William F. Fuhrmann
Custom made furniture
I feel fortunate to have attended Thaddeus Stevens trade school in Lancaster, PA after my junior year in high school and before college. We were not permitted to use any machinery for the first half year. Our first assignment was to produce a perfectly true board by using hand saws, planes, marking gauge, and straight edge. We then had to cut this board into smaller pieces, true them, and fashion all of the usual joints using the hand tools. I was devastated the first time I took my mortise and tenon joint into the instructor’s office and he threw it in the wastebasket and told me to try it again. I thought it was perfect, but he wanted it to “pop” when he pulled it apart. Despite the frustrations I experienced then I am forever grateful to have been pushed to perfect my hand woodworking skills. It goes without saying that I use machinery today, but as you can see in my work, I do a lot of handwork, and that is still the most gratifying. I design my own furniture, sometimes just before going to sleep or upon waking. I do however credit furniture makers of the past for inspiring my work, especially the simplicity of Shaker and Scandinavian design, as well as the flowing grace of Art Nouveau design.

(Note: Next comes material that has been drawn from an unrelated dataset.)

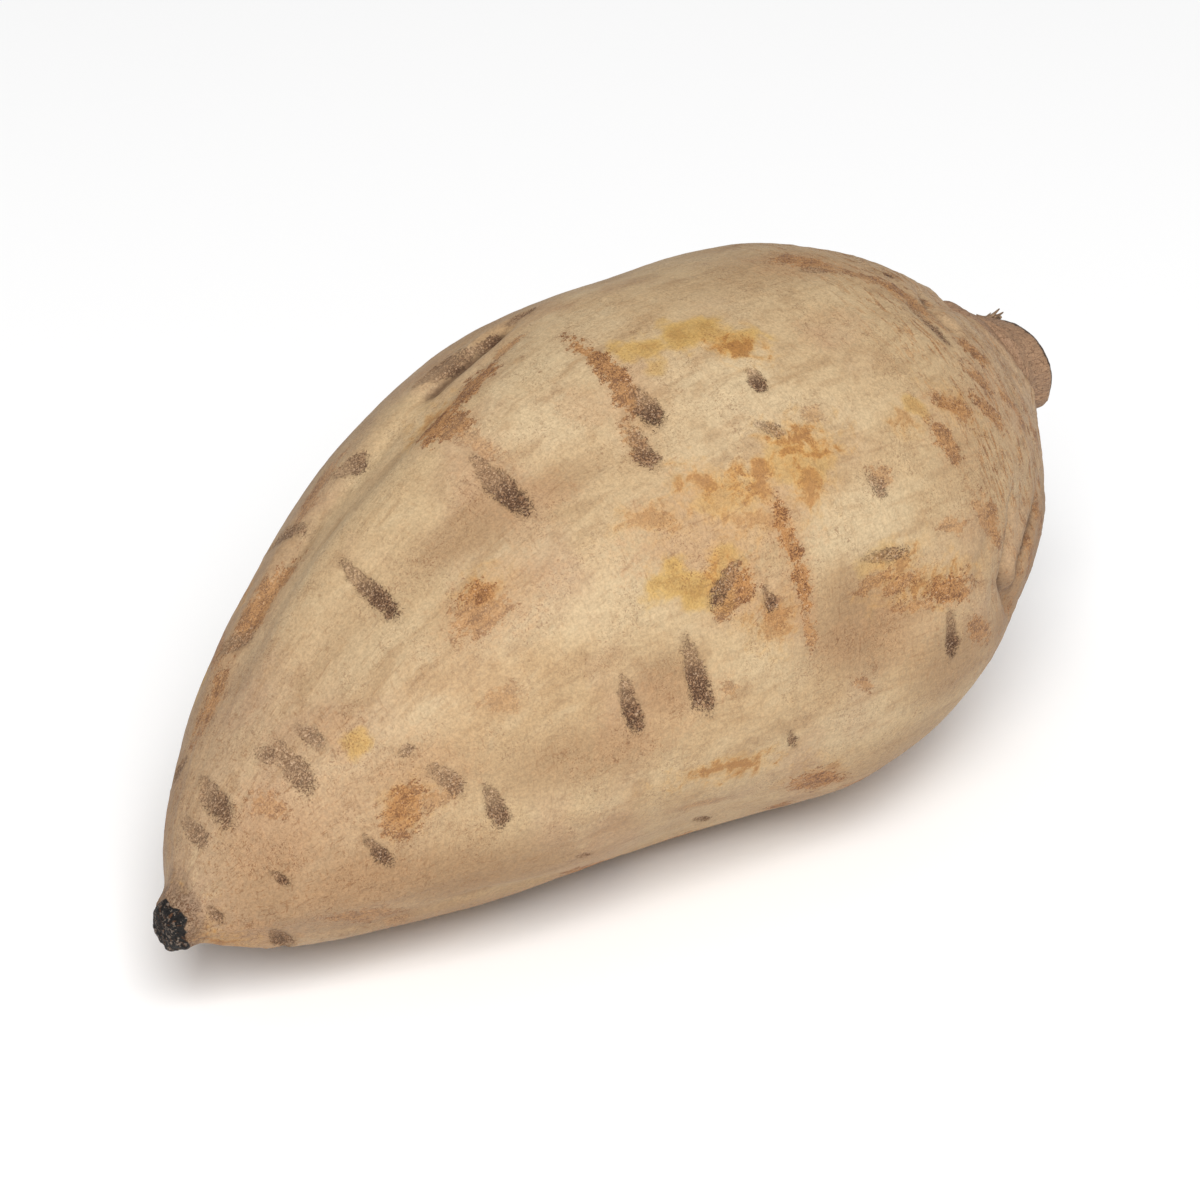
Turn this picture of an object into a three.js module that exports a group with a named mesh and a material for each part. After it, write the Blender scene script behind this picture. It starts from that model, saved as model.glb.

Attended Stevens Trade School in Lancaster, PA for three years studying Carpentry and Cabinetmaking. Received B.S. (not what you think!) degree in Industrial Arts at Millersville State College, Millersville, PA. Received MFA in Metalsmithing and Jewelry at the Cranbrook Academy of Art in Bloomfield Hills, MI. Taught at several high schools as well as the Boston Museum School of Fine Arts and Southern Illinois University in the art department.
In my distant past I was a recipient of a American Crafts Council grant for being named among the “Promising Young Artists” for that year. My jewelry has won several national awards. Most recently my furniture has won several awards at the Northeastern Woodworkers Association’s exhibit in Saratoga, NY. I now design and make furniture for my family.